DeepMind Combines Logic and Neural Networks to Extract Rules from Noisy DataJesus RodriguezBlockedUnblockFollowFollowingFeb 27In his book “The Master Algorithm”, artificial intelligence researcher Pedro Domingos explores the idea of a single algorithm that can combine the major schools of machine learning.
The idea is, without a doubt, extremely ambitious but we are already seeing some iterations of it.
Last year, Google published a research paper under the catchy title of “One Model to Learn Them All” that combines heterogeneous learning techniques under a single machine learning model.
Last years, Alphabet’s subsidiary DeepMind took another step towards multi-model algorithms by introducing a new technique called Differentiable Inductive Logic Programming(∂ILP) that combines logic and neural networks into a single model to extract rules from noisy data.
∂ILP brings together two of the major machine learning schools.
Connectionists try to model knowledge by imitating representations of the brain in the form of neural networks and have been the driving force behind movements such as deep learning.
Symbolists rely on logic to model knowledge based on well-understood rules.
Both schools have well known advantages and drawbacks.
Symbolist systems based on inductive logic programming(ILP) tend to generalize knowledge efficiently and they are semi-immune to overfitting.
Also, ILP systems tend to be a great fit in transfer learning scenarios in which a trained model can be copied and reused in other models.
The main limitation of ILP systems is their struggle with noisy or ambiguous data which is so common in deep learning scenarios.
Connectionist systems tend to work well in environments with noisy data and can efficiently handle uncertainty and ambiguity.
However, they tend to be expensive to train and version.
Also, the knowledge learned from connectionist system is very hard to follow and understand which contrasts with the clarity of symbolist model.
For years, many experts have highlighted the theoretical value on combining robust connectionist learning with symbolic relational learning.
∂ILP is certainly a step on the right direction.
Conceptually, ∂ILP combines neural networks with ILP to provide a model that can process noisy and ambiguous data while also generalizing well and avoiding deterioration.
By combining the best of both worlds, ∂ILP is a technique that differs from connectionist models in the sense that can generalize knowledge symbolically while also differing from traditional symbolist models by generalizing knowledge visually.
The following matrix might help to illustrate the comparison between the three schools of thought.
To explain the capabilities of ∂ILP, let’s use a basic induction task in which a pair of images representing numbers, and has to output a label (0 or 1) indicating whether the number of the left image is less than the number of the right image.
Solving this problem involves both kinds of thinking: you need intuitive perceptual thinking to recognise the image as a representation of a particular digit, and you need conceptual thinking to understand the less-than relation in its full generality.
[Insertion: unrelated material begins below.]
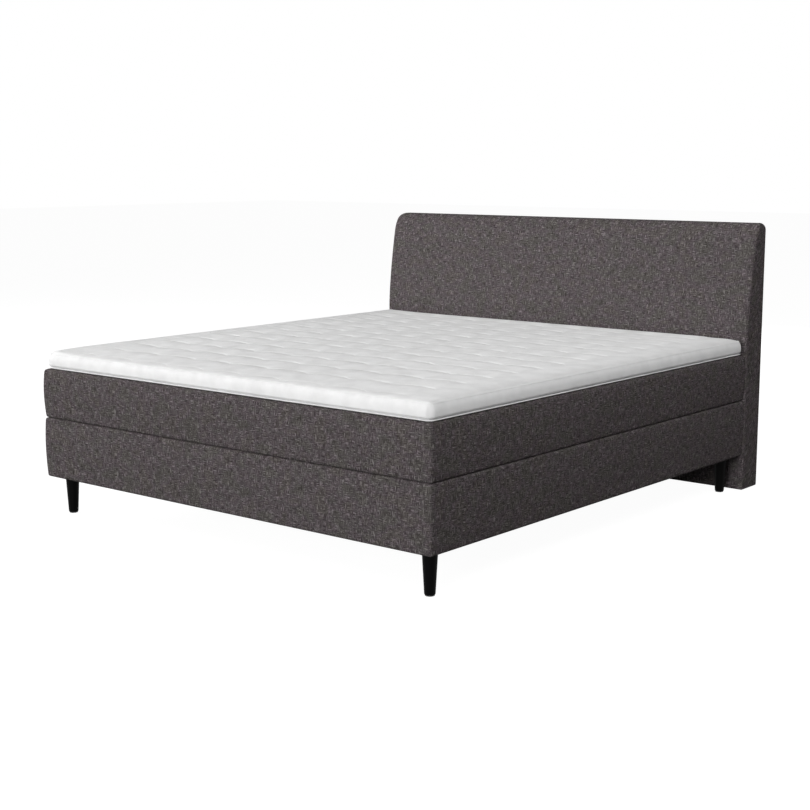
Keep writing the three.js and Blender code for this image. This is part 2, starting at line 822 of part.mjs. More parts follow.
/** Quilted top of the topper: padding sewn down in rows of arches, plain along its edges. */
function quiltedTop() {
  const inset = topperWall + fit;
  const half = topperPlan.width / 2 - inset;
  const near = topperPlan.near + inset;
  const far = topperPlan.far - inset;
  const radius = topperPlan.cornerRadius - inset;
  const underside = topperHem + 2 * fit + topperCoreHeight;
  const left = -topperPlan.width / 2 + quiltLeftMargin;
  const right = topperPlan.width / 2 - quiltRightMargin;
  const archPitch = (right - left) / quiltArches;
  const firstRow = topperPlan.near + quiltFootMargin;
  const span = topperPlan.far - quiltHeadMargin - firstRow;
  const rowPlaces = range(quiltRows).map((row) => {
    const share = row / (quiltRows - 1);
    return firstRow + span * (share + quiltTightening * share * (1 - share));
  });
  const soft = (distance) => Math.sin((Math.PI / 2) * Math.min(distance / quiltSoftEdge, 1));
  const plain = (distance) => topperHeight + quiltPlain * soft(distance);

  const edged = (y, inner) => [[-half, y, topperHeight], ...inner, [half, y, topperHeight]];
  const cusp = -quiltArchRise / 2; // where one arch meets the next
  const marginLeft = (y) => [left, y, plain(left + half)];
  const marginRight = (y) => [half - quiltSoftEdge, y, plain(quiltSoftEdge)];
  const channel = (y) => {
    const count = quiltArches * quiltArchSteps;
    const sewn = range(count - 1).map((k) => {
      const share = (k + 1) / quiltArchSteps;
      const rise = cusp + quiltArchRise * Math.abs(Math.sin(Math.PI * share));
      return [left + archPitch * share, y + rise, topperHeight + quiltChannel];
    });
    const end = [right, y + cusp, plain(quiltRightMargin)];
    return edged(y, [marginLeft(y + cusp), ...sewn, end, marginRight(y)]);
  };
  const crest = (y) => {
    const crown = topperHeight + quiltCrest;
    const tops = range(quiltArches - 1).map((k) => [left + archPitch * (k + 1), y, crown]);
    return edged(y, [marginLeft(y), ...tops, [right, y, plain(quiltRightMargin)], marginRight(y)]);
  };
  const cornerRows = range(cornerSteps + 1).map((step) => {
    const angle = (Math.PI / 2) * (step / cornerSteps);
    const away = radius * (1 - Math.cos(angle));
    const x = half - radius * (1 - Math.sin(angle));
    return { away, x };
  });
  const cornerRow = (y, { away, x }) =>
    away === 0
      ? [
          [-x, y, topperHeight],
          [x, y, topperHeight],
        ]
      : [
          [-x, y, topperHeight],
          [-half + quiltSoftEdge, y, plain(away)],
          [half - quiltSoftEdge, y, plain(away)],
          [x, y, topperHeight],
        ];
  const plainRow = (y) => edged(y, [[-half + quiltSoftEdge, y, plain(quiltSoftEdge)], marginRight(y)]);
  const rows = [
    ...cornerRows.map((corner) => cornerRow(near + corner.away, corner)),
    plainRow(near + quiltSoftEdge),
    ...rowPlaces.slice(1).flatMap((next, row) => {
      const y = rowPlaces[row];
      const shoulder = (next - y) * quiltShoulderShare;
      return [channel(y), crest(y + shoulder), crest(next - shoulder)];
    }),
    channel(rowPlaces.at(-1)),
    plainRow(far - quiltSoftEdge),
    ...[...cornerRows].reverse().map((corner) => cornerRow(far - corner.away, corner)),
  ];

  const faces = [];
  const down = ([x, y]) => [x, y, underside];
  const quad = (a, b, c, d) => faces.push(a, b, c, a, c, d);
  rows.slice(1).forEach((row, i) => {
    const before = rows[i];
    faces.push(...stitchRows(before, row));
    const [leftNear, leftFar] = [before[0], row[0]];
    const [rightNear, rightFar] = [before.at(-1), row.at(-1)];
    quad(down(rightNear), down(rightFar), rightFar, rightNear);
    quad(down(leftFar), down(leftNear), leftNear, leftFar);
    quad(down(leftNear), down(leftFar), down(rightFar), down(rightNear));
  });
  const [footLeft, footRight] = rows[0];
  const [headLeft, headRight] = rows.at(-1);
  quad(down(footLeft), down(footRight), footRight, footLeft);
  quad(down(headRight), down(headLeft), headLeft, headRight);
  return fromFaces(faces);
}

/** The quilted topper on the mattress. */
function buildTopper() {
  const topper = new THREE.Group();
  topper.position.z = topperBottom;
  topper.add(
    piece("topper_bottom_cloth", "ticking", sheetIn(topperPlan, topperHemWidth + fit, topperHem)),
    piece(
      "topper_core",
      "foam",
      sheetIn(topperPlan, topperWall + fit, topperCoreHeight),
      0,
      0,
      topperHem + fit,
    ),
    piece("topper_border", "ticking", topperBorder()),
    piece("topper_quilted_top", "ticking", quiltedTop()),
  );
  return topper;
}

/** How far the headboard's front stands back at a height, on a body drawn in by inset. */
function headboardSetBack(z, inset) {
  const top = headboardHeight - inset;
  const lean = Math.max(z - headboardCurveStart, 0) / (top - headboardCurveStart);
  return inset + headboardLean * lean ** headboardLeanPower;
}

/** Heights of the headboard's front profile with its rounding under the top edge, drawn in by inset. */
function headboardProfile(inset) {
  const top = headboardHeight - inset;
  const noseStart = top - headboardNoseHeight;
  const face = range(headboardCurveSteps + 1).map((step) => {
    const z = headboardCurveStart + (noseStart - headboardCurveStart) * (step / headboardCurveSteps);
    return [headboardSetBack(z, inset), z];
  });
  const nose = range(headboardNoseSteps).map((step) => {
    const angle = (Math.PI / 2) * ((step + 1) / headboardNoseSteps);
    const z = noseStart + headboardNoseHeight * Math.sin(angle);
    return [headboardSetBack(z, inset) + headboardNoseDepth * (1 - Math.cos(angle)), z];
  });
  return [...face, ...nose];
}

/** Outer form of the headboard, drawn in by inset all round but at the back, where it ends at backY. */
function headboardForm(inset, backY) {
  const bottom = headboardClearance + inset;
  const top = headboardHeight - inset;
  const half = headboardWidth / 2 - inset;
  const lowRadius = Math.max(headboardBottomRadius - inset, leastRadius);
  const topRadius = headboardCornerRadius - inset;
  const edgeRadius = headboardEdgeRadius - inset;
  const levels = [[inset + lowRadius / 2, bottom], [inset, bottom + lowRadius], ...headboardProfile(inset)];
  const outlines = levels.map(([front, z]) => {
    const above = Math.min(Math.max(z - (top - topRadius), 0), topRadius);
    const below = Math.max(bottom + lowRadius - z, 0);
    const side = half - (topRadius - Math.sqrt(topRadius ** 2 - above ** 2)) - below / 2;
    const radius = Math.min(edgeRadius, (backY - front) / 2);
    const arc = range(headboardEdgeSteps + 1).map((step) => {
      const angle = (Math.PI / 2) * (step / headboardEdgeSteps);
      return [side - radius * (1 - Math.cos(angle)), front + radius * (1 - Math.sin(angle))];
    });
    const left = arc.map(([x, y]) => [-x, y, z]);
    const right = [...arc].reverse().map(([x, y]) => [x, y, z]);
    return [[side, backY, z], [-side, backY, z], ...left, ...right];
  });
  return loft(outlines, false);
}

/** The headboard: a hollow timber frame with profiled gables, a bent panel, foam and a cloth cover. */
function buildHeadboard() {
  const headboard = new THREE.Group();
  headboard.position.y = headboardFront;
  const foamInset = headboardCloth + fit;
  const panelFront = foamInset + headboardFoam + fit;
  const gableFront = panelFront + headboardPanel + fit;
  const frameHalf = headboardWidth / 2 - headboardCloth - headboardSideFoam;
  const frameTop = headboardHeight - headboardTopFoam - headboardCloth;
  const frameBottom = headboardClearance + headboardCloth + fit;
  const frameBack = headboardDepth - headboardCloth - fit;

  // Front line of the frame at a distance behind the cloth, from an upper end down to a lower one
  const frontLine = (distance, bottom, top = frameTop) => {
    const levels = headboardProfile(0)
      .map(([y, z]) => [y + distance, z])
      .filter(([, z]) => z < frameTop);
    const [lastY, lastZ] = levels.at(-1);
    const [nextY, nextZ] = headboardProfile(0)[levels.length];
    const topY = lastY + ((nextY + distance - lastY) * (frameTop - lastZ)) / (nextZ - lastZ);
    return [[topY, top], ...levels.reverse(), [distance, bottom]];
  };
  const gableProfile = [
    ...frontLine(gableFront, frameBottom),
    [frameBack, frameBottom],
    [frameBack, frameTop],
  ];
  const panelProfile = [
    ...frontLine(panelFront, frameBottom),
    ...frontLine(panelFront + headboardPanel, frameBottom).reverse(),
  ];
  const openBack = headboardDepth + cutOverrun;
  const belowFoam = -cutOverrun;
  const aboveFrame = frameTop + fit;
  const foamHollow = [
    ...frontLine(panelFront - fit, belowFoam, aboveFrame),
    [openBack, belowFoam],
    [openBack, aboveFrame],
  ];

  const railFront = frameBack - headboardRailThickness;
  const railHalf = frameHalf - gableThickness - fit;
  const rail = (front, back, bottom, top) => [
    [-railHalf, front, bottom],
    [railHalf, back, top],
  ];
  const bottomRail = rail(railFront, frameBack, frameBottom, frameBottom + headboardRailHeight);
  const topRail = rail(railFront, frameBack, frameTop - headboardRailHeight, frameTop);
  const boltRail = rail(
    gableFront,
    gableFront + boltRailThickness,
    boltHeight - boltRailHeight / 2,
    boltHeight + boltRailHeight / 2,
  );
  const loosened = ([low, high]) =>
    boxBetween(
      low.map((value) => value - fit),
      high.map((value) => value + fit),
    );
  const holes = (fromY, toY) => boltHoles(fromY, toY, boltHeight);
  const glidePlaces = [
    ["left", -frameHalf + gableThickness / 2],
    ["right", frameHalf - gableThickness / 2],
  ];
  const glideY = (gableFront + frameBack) / 2;
  const glideHeightHere = headboardClearance - fit;
  const glideTop = glideHeightHere + headboardGlidePin;
  const pinHole = glidePinDiameter + 2 * boreGap;
  const pinHoles = glidePlaces.map(([, x]) => drillUp(x, glideY, pinHole, -cutOverrun, glideTop + fit));

  const gable = (x) =>
    cut(
      acrossBed(gableProfile, gableThickness),
      drillUp(x, glideY, pinHole, frameBottom - cutOverrun, glideTop + fit),
    );
  const openingHalf = headboardWidth / 2 - headboardHem;
  const openingLow = headboardClearance + headboardHem;
  const openingHigh = headboardHeight - headboardHem - headboardCloth;
  headboard.add(
    piece("headboard_gable_left", "chipboard", gable(gableThickness / 2), -frameHalf),
    piece("headboard_gable_right", "chipboard", gable(gableThickness / 2), frameHalf - gableThickness),
    piece(
      "headboard_gable_centre",
      "chipboard",
      cut(
        acrossBed(gableProfile, gableThickness).translate(-gableThickness / 2, 0, 0),
        ...[bottomRail, topRail, boltRail].map(loosened),
      ),
    ),
    piece("headboard_bottom_rail", "pine", boxBetween(...bottomRail)),
    piece("headboard_top_rail", "pine", boxBetween(...topRail)),
    piece(
      "headboard_bolt_rail",
      "pine",
      cut(boxBetween(...boltRail), ...holes(0, gableFront + boltRailThickness + cutOverrun)),
    ),
    piece(
      "headboard_front_panel",
      "chipboard",
      cut(
        acrossBed(panelProfile, 2 * frameHalf).translate(-frameHalf, 0, 0),
        ...holes(0, panelFront + headboardPanel + cutOverrun),
      ),
    ),
    piece(
      "headboard_foam",
      "foam",
      cut(
        headboardForm(foamInset, headboardDepth - headboardCloth - fit),
        acrossBed(foamHollow, 2 * (frameHalf + fit)).translate(-frameHalf - fit, 0, 0),
        ...holes(-cutOverrun, panelFront + cutOverrun),
      ),
    ),
    piece(
      "headboard_cover",
      "upholstery",
      cut(
        headboardForm(0, headboardDepth),
        headboardForm(headboardCloth, headboardDepth - headboardCloth),
        boxBetween([-openingHalf, headboardDepth / 2, openingLow], [openingHalf, openBack, openingHigh]),
        ...holes(-cutOverrun, headboardFoam),
        ...pinHoles,
      ),
    ),
    piece(
      "headboard_back_cloth",
      "lining",
      boxBetween(
        [-openingHalf + fit, headboardDepth - headboardCloth, openingLow + fit],
        [openingHalf - fit, headboardDepth, openingHigh - fit],
      ),
    ),
  );
  for (const [name, x] of glidePlaces) {
    const disc = glide(headboardGlideDiameter, glideHeightHere, headboardGlidePin);
    headboard.add(piece(`headboard_glide_${name}`, "blackPlastic", disc, x, glideY));
  }
  const boltStart = frameFar - railThickness - fit - headboardFront; // inner face of the base's head rail
  const boltReach = gableFront + boltRailThickness - boltStart;
  for (const [name, x] of boltPlaces) {
    const bolt = turned(
      [
        [0, 0],
        [boltHeadDiameter / 2, 0],
        [boltHeadDiameter / 2, boltHeadHeight],
        [boltWasherDiameter / 2, boltHeadHeight],
        [boltWasherDiameter / 2, boltHeadHeight + boltWasherHeight],
        [boltDiameter / 2, boltHeadHeight + boltWasherHeight],
        [boltDiameter / 2, boltHeadHeight + boltWasherHeight + boltReach],
        [0, boltHeadHeight + boltWasherHeight + boltReach],
      ],
      12,
    ).rotateX(-Math.PI / 2);
    const start = boltStart - boltHeadHeight - boltWasherHeight;
    headboard.add(piece(`headboard_bolt_${name}`, "zincSteel", bolt, x, start, boltHeight));
  }
  return headboard;
}

const bed = new THREE.Group();
bed.position.y = -overallLength / 2;
bed.add(buildBase(), buildLegs(), buildMattress(), buildTopper(), buildHeadboard());

export default bed;
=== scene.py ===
"""Box spring bed: its looks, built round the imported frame.

Each sub-assembly is a class that reads its boxes from the frame, builds its soft and turned
pieces as meshes, gives every piece its finish and rides it on its body. Metres, +Z up, +Y from
the foot of the bed to its headboard, +X to the right as seen from the foot.
"""

import logging
import math
import random
from collections.abc import Callable, Sequence
from dataclasses import dataclass, field
from enum import Enum
from functools import cache

import bmesh
import bpy
import numpy as np
from mathutils import Matrix, Vector, noise


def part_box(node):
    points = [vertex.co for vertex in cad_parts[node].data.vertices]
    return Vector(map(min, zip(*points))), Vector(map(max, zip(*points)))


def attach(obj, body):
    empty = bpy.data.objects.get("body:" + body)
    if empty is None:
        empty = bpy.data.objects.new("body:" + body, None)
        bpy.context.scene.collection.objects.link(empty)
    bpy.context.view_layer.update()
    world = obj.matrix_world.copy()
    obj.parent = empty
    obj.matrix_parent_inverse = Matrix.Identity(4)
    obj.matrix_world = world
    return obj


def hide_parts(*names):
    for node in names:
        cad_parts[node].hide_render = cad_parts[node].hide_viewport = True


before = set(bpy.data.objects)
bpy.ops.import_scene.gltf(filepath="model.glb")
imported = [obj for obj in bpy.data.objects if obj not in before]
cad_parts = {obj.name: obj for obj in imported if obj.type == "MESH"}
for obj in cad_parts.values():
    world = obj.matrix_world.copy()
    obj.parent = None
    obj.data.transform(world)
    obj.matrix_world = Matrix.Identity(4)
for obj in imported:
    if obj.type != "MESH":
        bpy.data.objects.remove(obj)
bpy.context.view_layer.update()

log = logging.getLogger("bed")

MM = 0.001
CLOTH_MAP = "cloth"  # UV map in metres, along the cloth's own threads
WAVE_PERIOD = math.pi / 10  # period of the wave texture at scale 1
MERGE = 0.01 * MM  # points nearer than this are one
CREASE = math.radians(35)  # edges sharper than this stay sharp

Node = bpy.types.Node
Piece = bpy.types.Object
Source = float | tuple | Node | bpy.types.NodeSocket
Pair = tuple[float, float]
Triple = tuple[float, float, float]
Quilt = tuple[np.ndarray, np.ndarray, np.ndarray, list[np.ndarray]]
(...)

The task illustrated below is nothing particularly new and can be solved using a standard deep learning model such as convolutional neural networks(CNNs).
While a CNN model is perfectly capable of recognizing new images of digits it will most likely fail to identify the digits itself.
In other words, deep learning strategies such as CNNs are able to achieve visual generalization but not symbolic generalization.
∂ILP differs from standard neural nets because it is able to generalize symbolically, and it differs from standard symbolic programs because it is able to generalize visually.
It learns explicit programs from examples that are readable, interpretable, and verifiable.
∂ILP is given a partial set of examples and produces a program that satisfies them.
It searches through the space of programs using gradient descent.
If the outputs of the program conflict with the desired outputs from the reference data, the system revises the program to better match the data.
The results of the previous experiment show that ∂ILP is able to generalized both symbolically and visually outperforming a established baseline by other logic and deep learning models.
∂ILP is very creative approach to bring together two of the major tribes in machine learning.
Combining the intuitive knowledge of connectionist systems with the conceptual knowledge of symbolists is a step closer to emulate human cognition and, maybe, a step closer to Domingo’s master algorithm.